# YOUR GOAL
Include in the output exactly the lines from the opening of the data through the line containing "to its right.", and nothing more.

# DATA EXCERPT
>> BEGIN
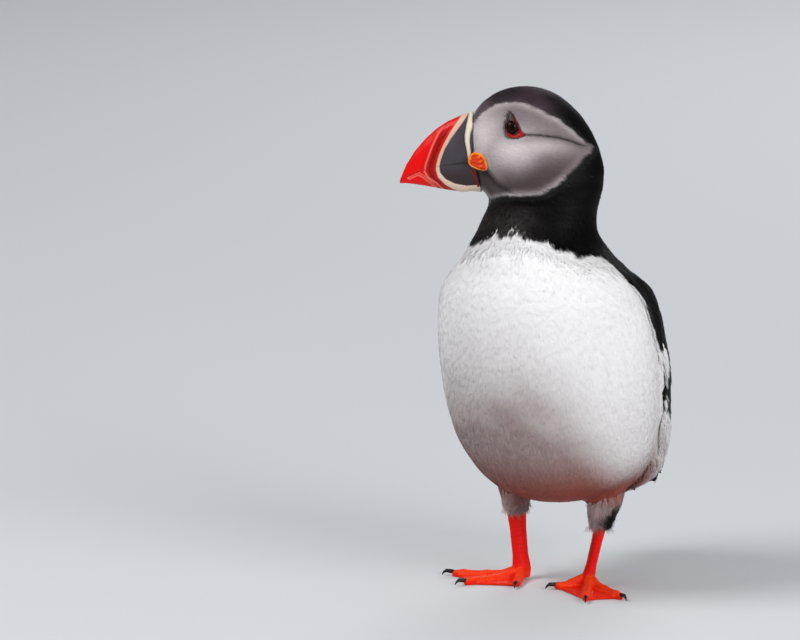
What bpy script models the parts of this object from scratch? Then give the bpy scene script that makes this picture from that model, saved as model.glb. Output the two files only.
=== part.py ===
"""An Atlantic puffin at life size, standing upright with its head turned to its right.

Run it with blender --background --python part.py, or from Blender's text editor.
Metres, +Z up. The breast faces -Y and the bird's left side is +X. The soles stand at z = 0.
"""

import math
from collections import namedtuple

import bmesh
import bpy
from mathutils import Matrix, Vector

# ---------------------------------------------------------------- driving dimensions

MM = 0.001
GAP = 0.3 * MM  # between neighbouring solids
SIDES = 30  # round the body
HEAD_TURN = math.radians(63)  # the head looks this far round to the bird's right
NECK_AXIS = Vector((0, -13, 0)) * MM  # the upright line that the head turns about
FORE = Vector((-math.sin(HEAD_TURN), -math.cos(HEAD_TURN), 0))  # where the bill points
LEFT = Vector((math.cos(HEAD_TURN), -math.sin(HEAD_TURN), 0))  # the head's own left side
UP = Vector((0, 0, 1))

EYE_RADIUS = 4.6 * MM
EYE_AT = (14.4, 13.0, 223.6)  # forward, to the side, up
ROSETTE_AT = (31.0, 8.9, 205.6)
ROSETTE_SIZE = (1.9, 4.4, 3.9)  # half its thickness, length and height
ROSETTE_TURN = math.radians(22)  # it faces this far forward of sideways

TARSUS_WIDTH = 5.0 * MM
TARSUS_DEPTH = 8.2 * MM
WEB_BOTTOM, WEB_TOP = 0.15 * MM, 1.25 * MM
CLAW_LENGTH = 6.5 * MM

COLOURS = {  # base colour, roughness
    "feathers_black": ((0.012, 0.010, 0.011), 0.6),
    "feathers_white": ((0.78, 0.76, 0.75), 0.8),
    "feathers_grey": ((0.42, 0.38, 0.38), 0.8),
    "bill_horn": ((0.72, 0.05, 0.01), 0.3),
    "rosette_skin": ((0.90, 0.28, 0.01), 0.45),
    "leg_skin": ((0.80, 0.07, 0.01), 0.45),
    "claw_horn": ((0.02, 0.018, 0.016), 0.35),
    "eye": ((0.01, 0.006, 0.005), 0.05),
}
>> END
# EXERCISE SOLUTION
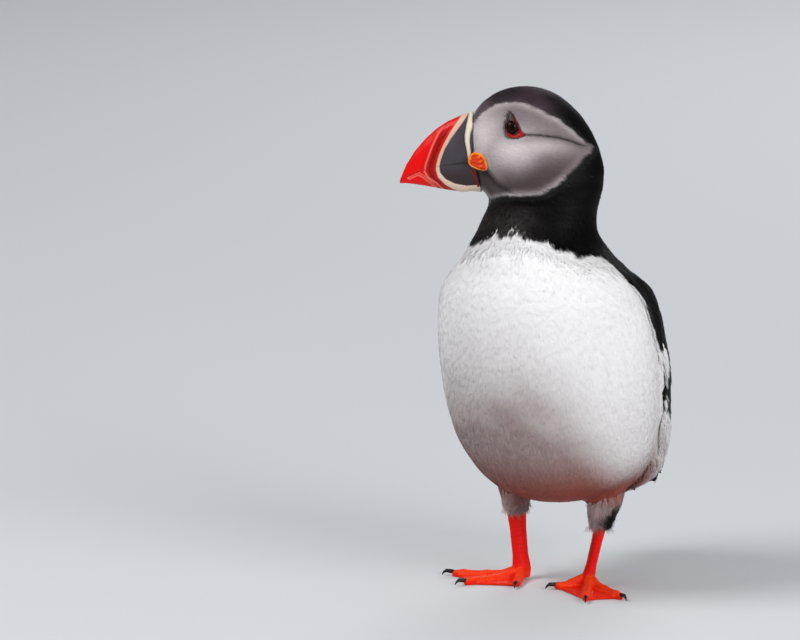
What bpy script models the parts of this object from scratch? Then give the bpy scene script that makes this picture from that model, saved as model.glb. Output the two files only.
=== part.py ===
"""An Atlantic puffin at life size, standing upright with its head turned to its right.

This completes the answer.